Para um governo que
queria estimular a procura interna, é muito irónico e grave o efeito desastroso
sobre o investimento
O Banco de Portugal publicou a semana passada novas
previsões económicas, que incluem já o ano de 2018, para o qual se espera uma
continuação da moderada recuperação económica em curso.
Para os anos anteriores, há uma ligeira revisão em baixa, de
poucas décimas, de 1,7% para 1,5% em 2016 e de 1,8% para 1,7% em 2017, o que,
em princípio, não deveria causar sobressaltos de maior. No entanto, as
novidades são muito mais alarmantes do que se poderia imaginar à partida.
Em primeiro lugar, tem que se salientar que o Banco de
Portugal parece estar um pouco optimista em relação ao cenário internacional,
ainda que as previsões sobre as exportações tenham sido revistas em baixa.
No entanto, a parte mais alarmante encontra-se na frente
interna. Mantém-se a previsão sobre o consumo privado, em 1,8% em 2016,
alargando-se a sua diferença em relação ao andamento do PIB. Este crescimento
do consumo acima do PIB agrava o nosso problema de termos um nível de consumo
privado (em percentagem do PIB) que está acima da média da UE e que implica que
temos uma taxa de poupança claramente insuficiente. A perpetuar-se esta
tendência, quando assistirmos à recuperação do investimento, voltaremos aos
défices externos, que já nos conduziram a três resgates internacionais nas
últimas quatro décadas.
Mesmo assim, o mais grave ocorre no investimento, que sofreu
uma fortíssima revisão em baixa, de 4,1% para 0,7% em 2016 e menos forte em
2017 (de 6,1% para 4,5%). Já desde 2012 que Portugal tem um nível de
investimento muito abaixo do mínimo aceitável, que é aquele que permite manter
o nível total de capital do país intacto.
Este capital é composto por infra-estruturas (estradas,
caminhos-de-ferro, portos, aeroportos), edifícios (de habitação, industriais e
de serviços), equipamento agrícola, industrial, informático entre outros,
veículos comerciais, etc. Todos os anos, este capital vai-se depreciando, de
forma mais lenta do caso das infra-estruturas e edifícios e de forma mais
rápida no caso dos equipamentos, com destaque para a informática.

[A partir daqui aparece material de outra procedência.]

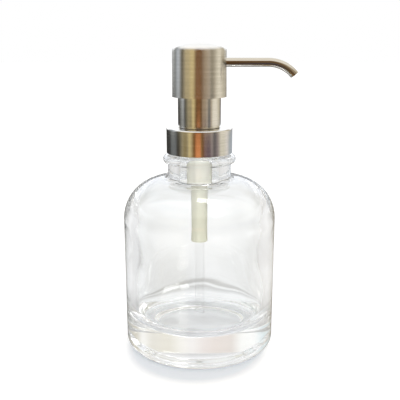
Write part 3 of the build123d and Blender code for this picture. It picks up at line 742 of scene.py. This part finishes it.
def wave_height(tree, given):
    """How far the soft waves that a mould leaves push the inner wall in or out."""
    place = add(tree, "GeometryNodeInputPosition").outputs[0]
    wave = noise(tree, place, calc(tree, "DIVIDE", 1.0, given["Wave Size"]), 1.0)
    wave = calc(tree, "MULTIPLY", calc(tree, "SUBTRACT", wave, 0.5), given["Wave Depth"])
    return calc(tree, "MULTIPLY", wave, named(tree, "wavy"))


# %% The lathe
AXIS_R = 1e-7  # the outline holds the radius, so it is swept around next to nothing
WELD = 1e-6  # points closer than this become one


def lathe_tree():
    """Outline in (radius, height) to a closed turned mesh, with optional thread and waves."""
    tree = bpy.data.node_groups.new("lathe", "GeometryNodeTree")
    socket(tree, "Outline", "NodeSocketGeometry")
    socket(tree, "Segments", "NodeSocketInt", 256)
    socket(tree, "Corner Points", "NodeSocketInt", 8)
    socket(tree, "Thread Depth", "NodeSocketFloat", 0.0)
    socket(tree, "Thread Pitch", "NodeSocketFloat", 1.0)
    socket(tree, "Thread Turns", "NodeSocketFloat", 1.0)
    socket(tree, "Thread Low", "NodeSocketFloat", 0.0)
    socket(tree, "Wave Depth", "NodeSocketFloat", 0.0)
    socket(tree, "Wave Size", "NodeSocketFloat", 0.02)
    socket(tree, "Material", "NodeSocketMaterial")
    tree.interface.new_socket("Turned", in_out="OUTPUT", socket_type="NodeSocketGeometry")
    given = add(tree, "NodeGroupInput").outputs

    curve = add(tree, "GeometryNodeMeshToCurve", None, {"Mesh": given["Outline"]}).outputs[0]
    corner = {"Curve": curve, "Count": given["Corner Points"], "Radius": named(tree, "rounding")}
    rounded = add(tree, "GeometryNodeFilletCurve", {"mode": "POLY"}, corner).outputs[0]
    axis = {"Resolution": given["Segments"], "Radius": AXIS_R}
    circle = add(tree, "GeometryNodeCurvePrimitiveCircle", None, axis).outputs[0]
    sweep = {"Curve": circle, "Profile Curve": rounded}
    skin = add(tree, "GeometryNodeCurveToMesh", None, sweep).outputs[0]
    place = add(tree, "GeometryNodeInputPosition").outputs[0]
    x, y, z = add(tree, "ShaderNodeSeparateXYZ", None, {0: place}).outputs
    outward = vector_math(tree, "NORMALIZE", {0: join_xyz(tree, x, y, 0.0)})
    thread = thread_height(tree, given, x, y, z)
    stand_out = calc(tree, "ADD", thread, wave_height(tree, given))
    push = vector_math(tree, "SCALE", {0: outward, "Scale": stand_out})
    moved = add(tree, "GeometryNodeSetPosition", None, {"Geometry": skin, "Offset": push})
    merging = {"Geometry": moved.outputs[0], "Distance": WELD}
    closed = add(tree, "GeometryNodeMergeByDistance", None, merging).outputs[0]
    hand_out(tree, closed, given["Material"])
    return tree


LATHE = lathe_tree()
print("lathe:", len(LATHE.nodes), "nodes")


# %% From live modifiers to a mesh
def set_inputs(modifier, values):
    """Set a Geometry Nodes modifier's inputs by name, through each socket's identifier."""
    for item in modifier.node_group.interface.items_tree:
        if item.in_out == "INPUT" and item.name in values:
            modifier[item.identifier] = values[item.name]


def to_mesh(piece):
    """Replace a piece's live modifiers by the mesh that they make."""
    bpy.context.view_layer.update()
    live = piece.evaluated_get(bpy.context.evaluated_depsgraph_get())
    made = bpy.data.meshes.new_from_object(live)
    piece.modifiers.clear()
    piece.data = made
    made.name = piece.name
    return piece


def outward_faces(mesh):
    """Make every face of a closed mesh point outwards."""
    work = bmesh.new()
    work.from_mesh(mesh)
    bmesh.ops.recalc_face_normals(work, faces=work.faces)
    work.to_mesh(mesh)
    work.free()


# %% Turn a piece
def turned_piece(name, outline, material, closed=False, **inputs):
    """Turn an outline of (radius, height, rounding, marks) corners; marks are threaded or wavy."""
    mesh = bpy.data.meshes.new(name)
    count = len(outline)
    edges = [(i, (i + 1) % count) for i in range(count if closed else count - 1)]
    # a swept outline's own y points down the axis
    mesh.from_pydata([(corner[0], -corner[1], 0) for corner in outline], edges, [])
    rounding = mesh.attributes.new("rounding", "FLOAT", "POINT")
    rounding.data.foreach_set("value", [corner[2] for corner in outline])
    for mark in ("threaded", "wavy"):
        layer = mesh.attributes.new(mark, "FLOAT", "POINT")
        layer.data.foreach_set("value", [float(mark in corner[3:]) for corner in outline])
    piece = bpy.data.objects.new(name, mesh)
    scene.collection.objects.link(piece)
    lathe = piece.modifiers.new("lathe", "NODES")
    lathe.node_group = LATHE
    set_inputs(lathe, {"Material": material, **inputs})
    to_mesh(piece)
    outward_faces(piece.data)
    weighted = piece.modifiers.new("normals", "WEIGHTED_NORMAL")
    weighted.weight = 100
    to_mesh(piece)
    low, high = (Vector(f(v.co[i] for v in piece.data.vertices) for i in range(3)) for f in (min, max))
    print(name, len(piece.data.polygons), "faces", [round(c / MM, 2) for c in (*low, *high)])
    return piece


# %% Light paths
# light runs to and fro in thick glass: with too few turns, its edges would go black
scene.cycles.max_bounces = 64
scene.cycles.glossy_bounces = 64
scene.cycles.transmission_bounces = 64

# %% Glass finish
glass, tree, shader = new_material("clear_glass")
shader.inputs["Base Color"].default_value = (0.985, 0.995, 0.99, 1)
shader.inputs["Roughness"].default_value = 0.0
shader.inputs["Transmission Weight"].default_value = 1.0
shader.inputs["IOR"].default_value = 1.5
print("glass:", glass.name, "with", scene.cycles.max_bounces, "bounces")

# %% Sizes of the jar
jar_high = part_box("glass_bottle")[1]
body_r = jar_high.x
rim_z = jar_high.z
WALL = 6.0 * MM
WALL_BULGE = 1.2 * MM
SHOULDER_WALL = 3.0 * MM
INNER_SHOULDER_ROUND = 15.0 * MM
BASE = 14.0 * MM
PUSH_UP_R = 24.5 * MM
PUSH_UP_H = 1.5 * MM
PUSH_UP_ROUND = 6.0 * MM
HEEL_ROUND = 4.0 * MM
FLOOR_ROUND = 9.5 * MM
SHOULDER_ROUND = 20.0 * MM
SHOULDER_SLOPE = radians(6)
NECK_R = 15.9 * MM
NECK_ROUND = 2.5 * MM
NECK_H = 8.0 * MM
BEAD_PROUD = 2.4 * MM
BEAD_H = 4.0 * MM
BEAD_ROUND = 1.9 * MM
FINISH_R = 12.6 * MM
FINISH_H = 9.0 * MM
BORE_R = 10.0 * MM
RIM_ROUND = 0.7 * MM
SMALL_ROUND = 0.3 * MM
THREAD_DEPTH = 1.2 * MM
THREAD_PITCH = 4.233 * MM
THREAD_TURNS = 1.15
THREAD_BELOW_RIM = 1.2 * MM  # from the rim's rounding down to the thread's end
WAVE_CLEAR = 2 * MM  # the waves stop this far from the roundings

bead_top = rim_z - FINISH_H
bead_low = bead_top - BEAD_H
neck_foot = bead_low - NECK_H
shoulder_top = neck_foot - (body_r - NECK_R) * tan(SHOULDER_SLOPE)
inner_r = body_r - WALL
inner_shoulder = shoulder_top - SHOULDER_WALL / cos(SHOULDER_SLOPE) + WALL * tan(SHOULDER_SLOPE)
inner_neck = inner_shoulder + (inner_r - BORE_R) * tan(SHOULDER_SLOPE)
print("jar: shoulder", round(shoulder_top / MM, 1), "mm up, inside radius", round(inner_r / MM, 1))

# %% Outline of the jar
THREAD_ROWS = 40
WAVE_ROWS = 24
thread_foot = bead_top + SMALL_ROUND * 2
thread_reach = FINISH_H - RIM_ROUND * 2 - SMALL_ROUND * 2
thread_rows = [
    (FINISH_R, thread_foot + thread_reach * i / THREAD_ROWS, 0, "threaded")
    for i in range(THREAD_ROWS + 1)
]
wall_top = inner_shoulder - INNER_SHOULDER_ROUND - WAVE_CLEAR
wall_low = BASE + FLOOR_ROUND + WAVE_CLEAR
wave_rows = []
for i in range(WAVE_ROWS + 1):
    thicker = WALL_BULGE * sin(pi * i / WAVE_ROWS) ** 2
    wave_rows.append((inner_r - thicker, wall_top - (wall_top - wall_low) * i / WAVE_ROWS, 0, "wavy"))
jar_outline = [
    (0, PUSH_UP_H, 0),
    (PUSH_UP_R - PUSH_UP_H, PUSH_UP_H, PUSH_UP_ROUND),
    (PUSH_UP_R + PUSH_UP_H, 0, PUSH_UP_ROUND),
    (body_r, 0, HEEL_ROUND),
    (body_r, shoulder_top, SHOULDER_ROUND),
    (NECK_R, neck_foot, NECK_ROUND),
    (NECK_R, bead_low, SMALL_ROUND),
    (NECK_R + BEAD_PROUD, bead_low, BEAD_ROUND),
    (NECK_R + BEAD_PROUD, bead_top, BEAD_ROUND),
    (FINISH_R, bead_top, SMALL_ROUND),
    *thread_rows,
    (FINISH_R, rim_z, RIM_ROUND),
    (BORE_R, rim_z, RIM_ROUND),
    (BORE_R, inner_neck, NECK_ROUND),
    (inner_r, inner_shoulder, INNER_SHOULDER_ROUND),
    *wave_rows,
    (inner_r, BASE, FLOOR_ROUND),
    (0, BASE, 0),
]
print("outline:", len(jar_outline), "corners")

# %% Turn the jar
jar = turned_piece(
    "glass_jar",
    jar_outline,
    glass,
    **{
        "Segments": 256,
        "Corner Points": 12,
        "Thread Depth": THREAD_DEPTH,
        "Thread Pitch": THREAD_PITCH,
        "Thread Turns": THREAD_TURNS,
        "Thread Low": rim_z - RIM_ROUND - THREAD_BELOW_RIM - THREAD_PITCH * THREAD_TURNS,
        "Wave Depth": 0.5 * MM,
        "Wave Size": 20 * MM,
    },
)
glass_only.objects.link(jar)
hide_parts("glass_bottle")
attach(jar, "bottle")

# %% [markdown]
# ## Return spring
# A compression spring is wire coiled on a mandrel, with its end turns closed so that it stands flat.
# The CAD spring is one even helix.  Geometry Nodes coil the wire instead: each point along it is
# placed by its turn number, and the pitch is close at both ends and open between.  Pressing the head
# shortens it, which a rigid piece can't show.


# %% A coiler in Geometry Nodes
CLOSE_PITCH = 2.1  # wire radii from one closed turn to the next, so that they nearly touch


def coil_tree():
    """Wire coiled up around Z, with closed end turns."""
    tree = bpy.data.node_groups.new("coiler", "GeometryNodeTree")
    socket(tree, "Geometry", "NodeSocketGeometry")
    socket(tree, "Turns", "NodeSocketFloat", 9.0)
    socket(tree, "Closed Turns", "NodeSocketFloat", 1.0)
    socket(tree, "Coil Radius", "NodeSocketFloat", 0.01)
    socket(tree, "Wire Radius", "NodeSocketFloat", 0.001)
    socket(tree, "Low", "NodeSocketFloat", 0.0)
    socket(tree, "Rise", "NodeSocketFloat", 0.03)
    socket(tree, "Points per Turn", "NodeSocketInt", 40)
    socket(tree, "Material", "NodeSocketMaterial")
    tree.interface.new_socket("Coiled", in_out="OUTPUT", socket_type="NodeSocketGeometry")
    given = add(tree, "NodeGroupInput").outputs
    count = calc(tree, "ROUND", calc(tree, "MULTIPLY", given["Turns"], given["Points per Turn"]))
    line = add(tree, "GeometryNodeCurvePrimitiveLine").outputs[0]
    wire = add(tree, "GeometryNodeResampleCurve", None, {"Curve": line, "Count": count}).outputs[0]
    index = add(tree, "GeometryNodeInputIndex").outputs[0]
    turn = calc(tree, "DIVIDE", index, calc(tree, "SUBTRACT", count, 1.0))
    turn = calc(tree, "MULTIPLY", turn, given["Turns"])

    # height: the closed turns come first, and the open ones share what is left
    ends = calc(tree, "MULTIPLY", given["Closed Turns"], 2.0)
    close_pitch = calc(tree, "MULTIPLY", given["Wire Radius"], CLOSE_PITCH)
    open_turns = calc(tree, "SUBTRACT", given["Turns"], ends)
    open_rise = calc(tree, "SUBTRACT", given["Rise"], calc(tree, "MULTIPLY", ends, close_pitch))
    open_pitch = calc(tree, "DIVIDE", open_rise, open_turns)
    past_low = calc(tree, "MAXIMUM", calc(tree, "SUBTRACT", turn, given["Closed Turns"]), 0.0)
    opened = calc(tree, "MINIMUM", past_low, open_turns)
    shut = calc(tree, "SUBTRACT", turn, opened)
    height_up = calc(tree, "MULTIPLY_ADD", shut, close_pitch, given["Low"])
    height_up = calc(tree, "MULTIPLY_ADD", opened, open_pitch, height_up)

    angle = calc(tree, "MULTIPLY", turn, AROUND)
    x = calc(tree, "MULTIPLY", calc(tree, "COSINE", angle), given["Coil Radius"])
    y = calc(tree, "MULTIPLY", calc(tree, "SINE", angle), given["Coil Radius"])
    placing = {"Geometry": wire, "Position": join_xyz(tree, x, y, height_up)}
    coiled = add(tree, "GeometryNodeSetPosition", None, placing).outputs[0]
    section = {"Resolution": 16, "Radius": given["Wire Radius"]}
    round_wire = add(tree, "GeometryNodeCurvePrimitiveCircle", None, section).outputs[0]
    sweep = {"Curve": coiled, "Profile Curve": round_wire, "Fill Caps": True}
    skin = add(tree, "GeometryNodeCurveToMesh", None, sweep).outputs[0]
    hand_out(tree, skin, given["Material"])
    return tree


# %% Coil the spring
WIRE_R = 0.35 * MM
SPRING_TURNS = 9.0
spring_low, spring_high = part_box("return_spring")
spring = bpy.data.objects.new("coil_spring", bpy.data.meshes.new("coil_spring"))
scene.collection.objects.link(spring)
coiler = spring.modifiers.new("coiler", "NODES")
coiler.node_group = coil_tree()
coil = {
    "Turns": SPRING_TURNS,
    "Closed Turns": 1.0,
    "Coil Radius": spring_high.x - WIRE_R,
    "Wire Radius": WIRE_R,
    "Low": spring_low.z + WIRE_R,
    "Rise": spring_high.z - spring_low.z - 2 * WIRE_R,
    "Points per Turn": 40,
    "Material": spring_wire,
}
set_inputs(coiler, coil)
to_mesh(spring)
outward_faces(spring.data)
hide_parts("return_spring")
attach(spring, "pump")
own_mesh(spring)
print("spring", len(spring.data.polygons), "faces, foot at", round(spring_low.z / MM, 2), "mm")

Como é evidente, o novo investimento não vem apenas
substituir o antigo, mas traz consigo uma modernização dos meios de produção. O
que é habitual é que, todos os anos, o investimento seja suficiente para não só
compensar a deterioração do capital existente, mas também para permitir
aumentar o seu total, o que é absolutamente essencial para criar novo emprego,
aumentar a produtividade e dar sustentabilidade ao aumento dos salário reais.
O que é totalmente anormal é o que se está a passar em
Portugal desde 2012, em que o investimento tem sido abaixo daquele mínimo, o
que faz com que o nível total de capital esteja a cair desde então.
Por tudo isto, espero que não subsista qualquer dúvida sobre
a gravidade da revisão em baixa do Banco de Portugal sobre o investimento. Se
não sobram dúvidas sobre a gravidade desta questão, resta-nos esclarecer a
razão porque aconteceu, salientando que a anterior previsão tinha sido feita há
apenas três meses.
Se olharmos para as perspectivas do PIB, verificamos que não
houve nenhuma mudança substancial, pelo que não é a falta de optimismo sobre a
economia que motiva aquela desaceleração.
Em contrapartida, sabemos que o actual governo tomou posse a
26 de Novembro e que tem tomado um conjunto significativo de medidas (reversão
de privatizações e de concessões, aumento do IRC) que não são amigas dos
empresários. Daí decorreu uma forte perda de confiança, que, essa sim, explica
este empalidecimento do investimento.